Besucherströme Warum in Düsseldorf rund um die Uhr Passanten gezählt werden

Düsseldorf · Daten sind im Internet einsehbar und sollen Hilfsmittel für Besucher, stationären Einzelhandel und Investoren sein. Auch über den Einfluss der Umweltspur auf die Zahl der Besucher gibt es Erkenntnisse.

 So voll kann es auf der Königsallee werden.

So voll kann es auf der Königsallee werden.

Foto: picture alliance / Martin Gerten/Martin Gerten

Während die kleinen, grauen Kästen an den Hausfassaden in der City meist übersehen werden, entgeht ihnen selbst wiederum nichts. Jeder Passant wird von den Laserscannern rund um die Uhr erfasst und gezählt. Das Unternehmen Hystreet hat die Boxen mittlerweile in ganz Deutschland verteilt, vor allem in den großen Städten. In Düsseldorf hängen seit anderthalb Jahren vier Boxen an Schadowstraße (zwei), Königsallee und Flinger Straße, und seit diesem Sommer befindet sich auch ein Zähler an der Mittelstraße. Die Ergebnisse lassen sich nach der Registrierung gratis live im Internet verfolgen, auch Auswertungen über längere Zeiträume sind möglich.

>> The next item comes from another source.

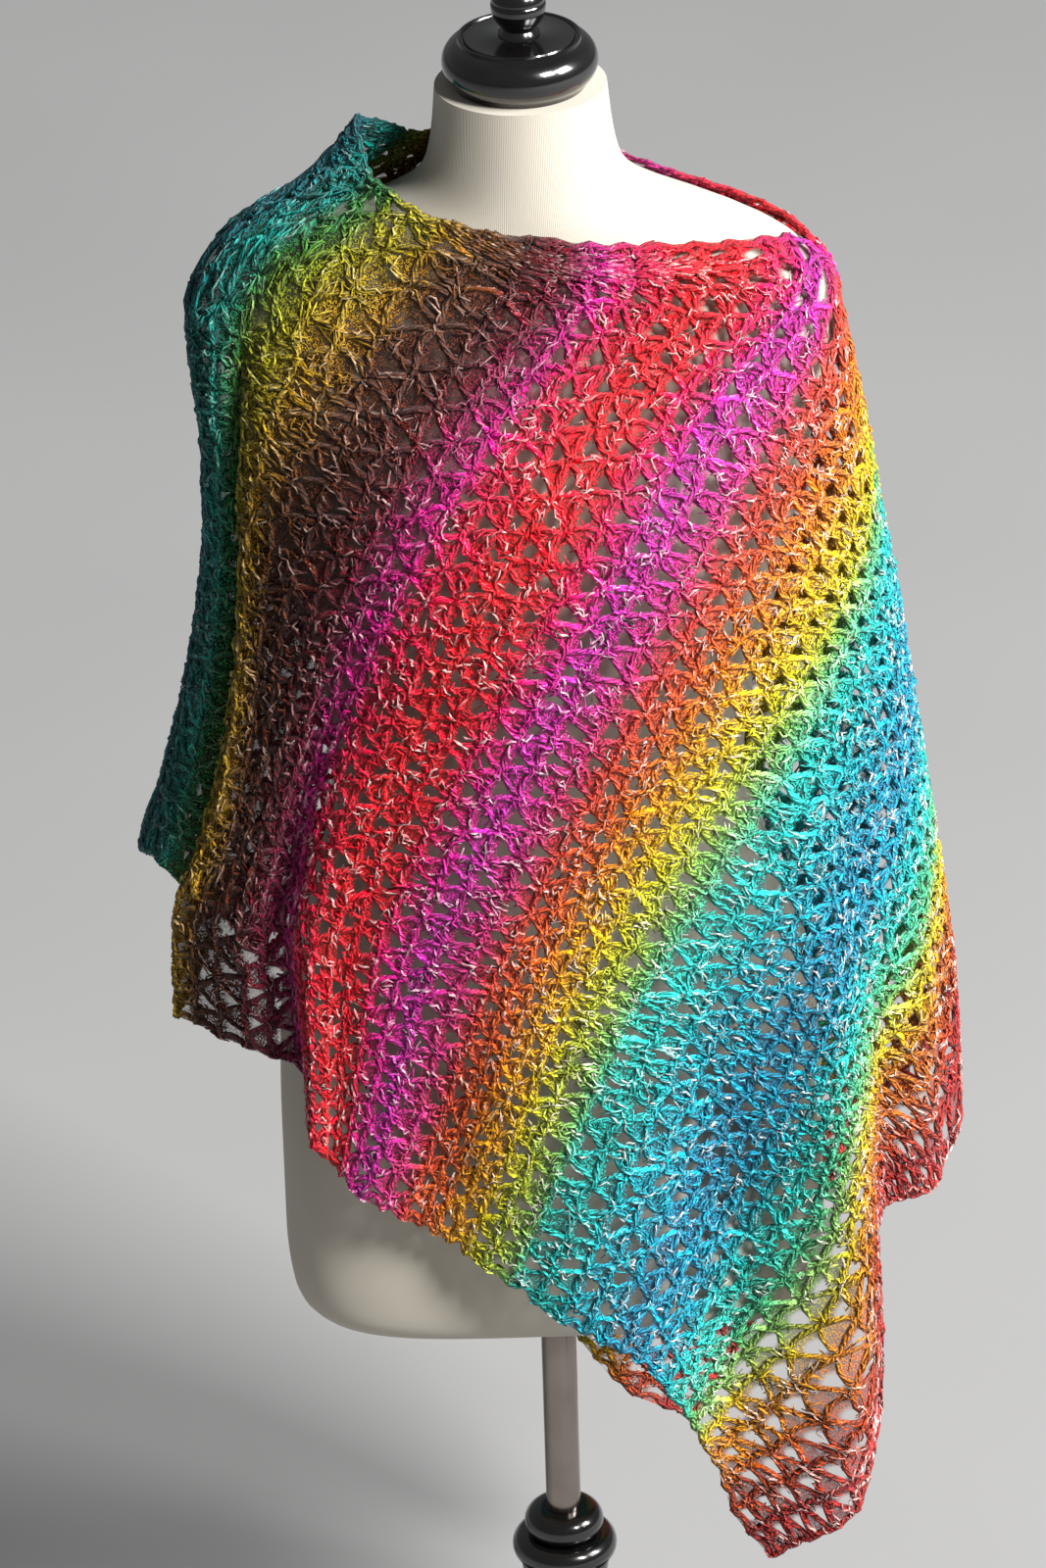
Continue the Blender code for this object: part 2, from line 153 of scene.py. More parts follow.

Passantenzählungen haben hohe Relevanz für die Immobilienwirtschaft und den Einzelhandel in Bezug auf die Attraktivität der Lage und die Ermittlung von Kauf- und Mietpreisen. Bislang sind sie jedoch nur stichpunktartig und quasi per Hand von Dienstleistern wie Jones Lang LaSalle erfolgt. Jetzt sind die Daten nicht nur deutlich umfassender und dadurch aussagekräftiger, „sondern auch transparenter“, wie Geschäftsführer Julian C. Aengenvoort sagt.  „So können selbst Besucher ganz aktuell schauen, wie viel in der Innenstadt an bestimmten Stellen los ist.“

Vor allem richtet sich das Angebot jedoch an den stationären Einzelhandel, Investoren und Immobilieneigentümer. Und Aengenvoort macht keinen Hehl daraus, dass das Angebot im eigenen Interesse ist. Denn Hystreet ist eine hundertprozentige Tochter der in Köln ansässigen „AC+X Strategic Investments GmbH“, die von der Aachener Grundvermögen Kapitalverwaltungsgesellschaft mbH gegründet wurde, die wiederum auf Immobilieninvestments in 1A-Lagen setzt. In Düsseldorf besitzt die Fondsgesellschaft, die übrigens indirekt mehreren katholischen Bistümern gehört, einige Häuser auf der Königsallee. Ein Scherz liegt da natürlich nahe: Ja, mit diesem Scannern zählt die Katholische Kirche seine Schäfchen nun wirklich ganz genau. Der Grund ist jedoch ein weltlicher. „Der stationäre Einzelhandel soll gegenüber dem Online-Geschäft, der über deutlich mehr Daten verfügt, gestärkt werden“, sagt Aengenvoort.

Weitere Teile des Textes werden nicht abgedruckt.